Proof of the absence of long-range temporal orders in Gibbs states
Haruki Watanabe, Masaki Oshikawa, Tohru Koma

TL;DR
This paper provides a complete proof that Gibbs states and similar stationary states do not exhibit spontaneous breaking of time translation symmetry, thus ruling out the existence of quantum time crystals in such states.
Contribution
It offers a comprehensive proof that long-range temporal order cannot occur in Gibbs states and extends the argument to more general stationary states.
Findings
No temporal long-range order in Gibbs states.
Time translation symmetry cannot be spontaneously broken in these states.
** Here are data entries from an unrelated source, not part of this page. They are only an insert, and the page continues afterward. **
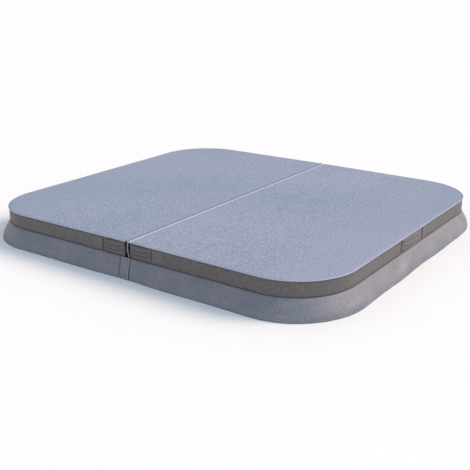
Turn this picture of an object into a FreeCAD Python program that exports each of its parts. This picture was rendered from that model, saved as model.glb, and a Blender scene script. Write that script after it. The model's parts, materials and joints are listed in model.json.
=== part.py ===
"""Folding spa cover: two tapered foam panels in a vinyl jacket, hinged on a welt across the middle.

The cover lies flat with its skirt's hem on z = 0 and its centre on the Z axis. The fold runs along Y
at x = 0, the left half is on -X and the right half on +X. All sizes are in millimetres.
"""

import FreeCAD, Part
import math
import os

import Sketcher

SIZES = {
    # the whole cover
    "cover_width": 2000,
    "cover_depth": 1800,
    "corner_radius": 300,
    "rim_thickness": 75,
    "fold_thickness": 80,
    "half_gap": 17.5,
    # the hinge
    "hinge_lift": 1.3,
    "welt_radius": 2.5,
    "welt_clearance": 0.4,
    "backing_thickness": 1.0,
    # the jacket
    "vinyl": 1.6,
    "liner": 1.2,
    "piping_radius": 2.2,
    "piping_gap": 0.15,
    "eyelet_outer_radius": 11,
    "eyelet_bore_radius": 5,
    "eyelet_fold_distance": 130,
    "eyelet_rim_distance": 860,
    "eyelet_spread": 640,
    # inside
    "wrap": 0.6,
    "channel_gauge": 1,
    "channel_flange": 25,
    "channel_length": 1700,
    # the skirt
    "skirt_drop": 93,
    "skirt_flare": 43,
    "skirt_slant": 31,
    "hem_height": 12,
    "gap_flap_overlap": 33,
    "gap_flap_slit": 1.3,
    # the seal that hangs in the fold
    "seal_thickness": 3,
    "seal_length": 1780,
    "seal_drop": 74,
    "seal_upper_bend": 39,
    "seal_lower_bend": 86,
    "seal_middle_shift": -1.5,
    "seal_foot_shift": 6,
    # the handles
    "strap_thickness": 3,
    "strap_height": 64,
    "fold_handle_start": 20,
    "fold_handle_length": 130,
    "fold_handle_bow": 10,
    "side_handle_centre": -22,
    "side_handle_length": 245,
    "side_handle_bow": 12,
    "strap_tab": 16,
    "patch_length": 66,
    "patch_thickness": 1.2,
    # the zips
    "zip_centre": 35.5,
    "zip_tape_width": 33,
    "zip_tape_parting": 2,
    "zip_chain_width": 6,
    "zip_chain_depth": 1.8,
    "zip_length": 1540,
    "slider_length": 14,
    "slider_width": 11,
    "slider_wall": 1.3,
    "slider_clearance": 0.35,
    "slider_inset": 12,
    "crown_length": 9.4,
    "crown_width": 2.4,
    "crown_drop": 4.2,
    "crown_wire": 1.2,
    "pull_play": 1.45,
    "pull_width": 7,
    "pull_length": 26,
    "pull_thickness": 1.4,
    "pull_fork_width": 3.4,
    "pull_fork_depth": 5.9,
}

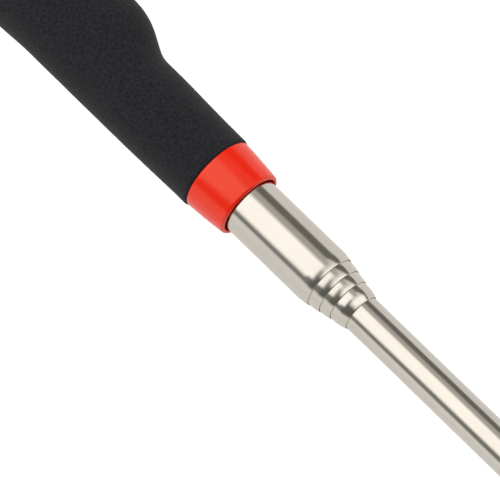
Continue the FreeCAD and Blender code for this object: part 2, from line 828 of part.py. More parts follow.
def make_magnet_housing():
    """Steel cup for the magnet, with a lug behind it on the tilt axis."""
    body = new_body("magnet_housing", TILT_AXIS)
    front = "(cup_rear + cup_length)"
    revolve(body, "magnet_cup", [
        ("cup_rear", "0"),
        ("cup_rear", "cup_radius - cup_chamfer"),
        ("cup_rear + cup_chamfer", "cup_radius"),
        (front, "cup_radius"),
        (front, "magnet_radius + fit_gap"),
        ("cup_rear + cup_floor", "magnet_radius + fit_gap"),
        ("cup_rear + cup_floor", "0"),
    ])
    lug = new_sketch(body, "tilt_lug_outline", "XY_Plane")
    draw_outline(lug, [
        ("0", "lug_radius", "lug_radius", "left"),
        ("-lug_radius", "0", "lug_radius", "left"),
        ("0", "-lug_radius"),
        ("cup_rear + lug_root", "-lug_radius"),
        ("cup_rear + lug_root", "lug_radius"),
    ])
    extrude(body, lug, "tilt_lug", "2 * lug_half")
    drill(body, "tilt_lug_hole", "XY_Plane", "0", "0", "rivet_radius + run_gap", "4 * lug_half")
    revolve(body, "magnet_screw_thread", [
        ("cup_rear + thread_start", "0"),
        ("cup_rear + thread_start", "screw_radius + fit_gap"),
        ("cup_rear + cup_floor + thread_overrun", "screw_radius + fit_gap"),
        ("cup_rear + cup_floor + thread_overrun", "0"),
    ], "PartDesign::Groove")


def make_magnet():
    """Magnet ring, countersunk for its screw and a little proud of the cup."""
    body = new_body("magnet", f"{TILT_AXIS} + cup_rear + cup_floor")
    depth = "(cup_length - cup_floor + magnet_proud)"
    revolve(body, "magnet_ring", [
        ("fit_gap", "magnet_hole"),
        ("fit_gap", "magnet_radius"),
        (f"{depth} - magnet_chamfer", "magnet_radius"),
        (depth, "magnet_radius - magnet_chamfer"),
        (depth, "sink_radius"),
        (f"{depth} - (sink_radius - magnet_hole)", "magnet_hole"),
    ])


DRIVE_TURN = 10.0


def make_magnet_screw():
    """Countersunk screw with a hexagon socket that holds the magnet in its cup."""
    body = new_body("magnet_screw", f"{TILT_AXIS} + cup_rear + screw_start")
    face = "(cup_length + magnet_proud - screw_start - screw_sink)"
    head = "(sink_radius - screw_head_gap)"
    revolve(body, "magnet_screw_turned", [
        ("0", "0"),
        ("0", "screw_radius - screw_chamfer"),
        ("screw_chamfer", "screw_radius"),
        (f"{face} - ({head} - screw_radius)", "screw_radius"),
        (face, head),
        (face, "0"),
    ])
    drive = new_sketch(body, "magnet_screw_drive", "YZ_Plane", f"{face} - drive_centre")
    corner = 1 / math.cos(math.radians(30))
    angles = [math.radians(60 * step + DRIVE_TURN) for step in range(6)]
    draw_outline(drive, [
        (f"{corner * math.cos(angle):.5f} * drive_half", f"{corner * math.sin(angle):.5f} * drive_half")
        for angle in angles
    ])
    extrude(body, drive, "magnet_screw_hexagon", "drive_length", "PartDesign::Pocket")


def make_bumper_ring():
    """Plastic ring round the cup that keeps it from scratching and the tool off the table."""
    body = new_body("bumper_ring", f"{TILT_AXIS} + cup_rear")
    front = "(cup_length - bumper_setback)"
    revolve(body, "bumper_ring_moulded", [
        ("bumper_start", "cup_radius + fit_gap"),
        ("bumper_start", "bumper_radius - bumper_edge", "bumper_edge", "right"),
        ("bumper_start + bumper_edge", "bumper_radius"),
        (f"{front} - bumper_edge", "bumper_radius", "bumper_edge", "right"),
        (front, "bumper_radius - bumper_edge"),
        (front, "cup_radius + fit_gap"),
    ])


# ---------------------------------------------------------------- build, check and write

make_foam_grip()
make_front_collar()
make_outer_tube()
make_end_plug()
make_buffer_pad()
make_end_cap()
make_cap_pin()
for order, name in enumerate(("second", "third", "fourth", "fifth"), start=1):
    station = FIFTH_REAR if name == "fifth" else "inner_rear"
    make_sliding_tube(name, order, station)
    make_stop_ring(name, order, station)
    make_friction_leaves(name, order, station)
make_tip_socket()
make_spring_washer()
make_swivel_washer()
make_swivel_stem()
make_swivel_fork()
make_tilt_rivet()
make_lug_washers()
make_magnet_housing()
make_magnet()
make_magnet_screw()
make_bumper_ring()
doc.recompute()

for item in doc.Objects:
    if "Invalid" in item.State or "Error" in item.State:
        raise RuntimeError(f"{item.Label} failed: {item.State}")
for piece in pieces:
    if piece.Shape.isNull() or not piece.Shape.isValid():
        raise RuntimeError(f"{piece.Label} has no valid shape")
for piece in pieces:
    piece.Shape.exportStep(f"parts/{piece.Label}.step")
    box = piece.Shape.BoundBox
    print(f"{piece.Label:24s} x {box.XMin:8.2f} {box.XMax:8.2f}  y {box.YMin:7.2f} {box.YMax:7.2f}"
          f"  z {box.ZMin:7.2f} {box.ZMax:7.2f}  {piece.Shape.Volume:10.2f} mm3")
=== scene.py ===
"""Studio scene of the telescopic reacher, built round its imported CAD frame.

Profiles and other sizes are in millimetres and become metres where meshes are made.
Depths along the grip are measured back from its nose.
"""
import json
import math

import bmesh
import bpy
from mathutils import Matrix, Vector, noise


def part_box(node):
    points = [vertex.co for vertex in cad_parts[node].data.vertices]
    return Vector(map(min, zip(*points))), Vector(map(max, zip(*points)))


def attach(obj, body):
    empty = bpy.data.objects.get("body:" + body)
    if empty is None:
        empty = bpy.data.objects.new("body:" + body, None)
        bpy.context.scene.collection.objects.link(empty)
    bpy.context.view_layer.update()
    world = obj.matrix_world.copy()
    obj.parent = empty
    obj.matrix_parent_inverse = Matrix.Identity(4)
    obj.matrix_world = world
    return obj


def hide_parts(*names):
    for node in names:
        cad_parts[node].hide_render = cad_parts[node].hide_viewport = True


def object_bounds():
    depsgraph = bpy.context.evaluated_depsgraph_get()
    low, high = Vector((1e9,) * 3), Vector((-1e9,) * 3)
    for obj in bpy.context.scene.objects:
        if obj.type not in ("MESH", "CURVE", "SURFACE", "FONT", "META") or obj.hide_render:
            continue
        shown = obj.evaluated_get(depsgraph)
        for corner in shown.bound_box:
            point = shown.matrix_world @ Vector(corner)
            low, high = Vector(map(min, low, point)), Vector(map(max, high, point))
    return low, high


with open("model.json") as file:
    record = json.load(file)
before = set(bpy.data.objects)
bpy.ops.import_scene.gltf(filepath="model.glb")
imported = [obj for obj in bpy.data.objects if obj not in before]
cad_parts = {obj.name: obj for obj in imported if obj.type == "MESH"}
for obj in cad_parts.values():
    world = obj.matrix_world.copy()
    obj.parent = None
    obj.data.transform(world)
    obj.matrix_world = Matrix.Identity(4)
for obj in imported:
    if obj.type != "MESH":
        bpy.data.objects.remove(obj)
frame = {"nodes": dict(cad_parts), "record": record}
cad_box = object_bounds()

MM = 0.001
SLOT_OF = {part["node"]: part["material_slot"] for part in frame["record"]["subparts"]}


def extent(node):
    """Lowest and highest corners of a CAD node, in millimetres."""
    low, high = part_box(node)
    return low / MM, high / MM


# ---------------------------------------------------------------- shader helpers

# Most of a noise pattern's values lie between these.
NOISE_LOW = 0.3
NOISE_HIGH = 0.7
EDGE_SAMPLES = 6


def new_material(name):
    """Node material, its tree and its Principled shader."""
    material = bpy.data.materials.new(name)
    material.use_nodes = True
    return material, material.node_tree, material.node_tree.nodes["Principled BSDF"]


def set_inputs(node, **values):
    """Sets inputs of a node by name, with _ for each space."""
    for key, value in values.items():
        node.inputs[key.replace("_", " ")].default_value = value


def add(tree, kind, settings=None, **values):
    """Adds a node, with settings for its own properties and values for its inputs."""
    node = tree.nodes.new(kind)
    for key, value in (settings or {}).items():
        setattr(node, key, value)
    set_inputs(node, **values)
    return node


def pattern(tree, scale, detail=3.0, roughness=0.55):
    """Noise in the object's own space, with its own scale along each axis (per metre)."""
    place = add(tree, "ShaderNodeTexCoord")
    stretch = add(tree, "ShaderNodeMapping", Scale=scale)
    grain = add(tree, "ShaderNodeTexNoise", Scale=1.0, Detail=detail, Roughness=roughness)
    tree.links.new(place.outputs["Object"], stretch.inputs["Vector"])
    tree.links.new(stretch.outputs["Vector"], grain.inputs["Vector"])
    return grain.outputs["Fac"]


def ranged(tree, source, low, high, start=NOISE_LOW, end=NOISE_HIGH, smooth=False):
    """Maps a source's values from start to end onto values from low to high."""
    kind = "SMOOTHSTEP" if smooth else "LINEAR"
    node = add(tree, "ShaderNodeMapRange", {"interpolation_type": kind},
               From_Min=start, From_Max=end, To_Min=low, To_Max=high)
    tree.links.new(source, node.inputs["Value"])
    return node.outputs["Result"]


def mixed(tree, factor, first, second):
    """Blends two colours, given as sockets or as (r, g, b)."""
    mix = add(tree, "ShaderNodeMix", {"data_type": "RGBA"})
    tree.links.new(factor, mix.inputs["Factor"])
    for socket, colour in ((mix.inputs[6], first), (mix.inputs[7], second)):
        if isinstance(colour, tuple):
            socket.default_value = (*colour, 1)
        else:
            tree.links.new(colour, socket)
    return mix.outputs[2]


def maths(tree, operation, *sources):
    """A Math node fed with sockets."""
    node = add(tree, "ShaderNodeMath", {"operation": operation})
    for place, source in enumerate(sources):
        tree.links.new(source, node.inputs[place])
    return node.outputs[0]


def paint(tree, shader, tone, roughness):
    """Feeds a shader's colour and roughness."""
    tree.links.new(tone, shader.inputs["Base Color"])
    tree.links.new(roughness, shader.inputs["Roughness"])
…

Extension of the no-time-crystal result to broader stationary states.
Abstract
We address the question whether time translation symmetry can be spontaneously broken in a quantum many-body system. One way of detecting such a symmetry breaking is to examine the time-dependence of a correlation function. If the large-distance behavior of the correlation function exhibits a nontrivial time-dependence in the thermodynamic limit, the system would develop a temporal long-range order, realizing a time crystal. In an earlier publication, we sketched a proof for the absence of such time dependence in the thermal equilibrium described by the Gibbs state [H. Watanabe and M. Oshikawa, Phys. Rev. Lett. 114, 251603 (2015)]. Here we present a complete proof and extend the argument to a more general class of stationary states than the Gibbs states.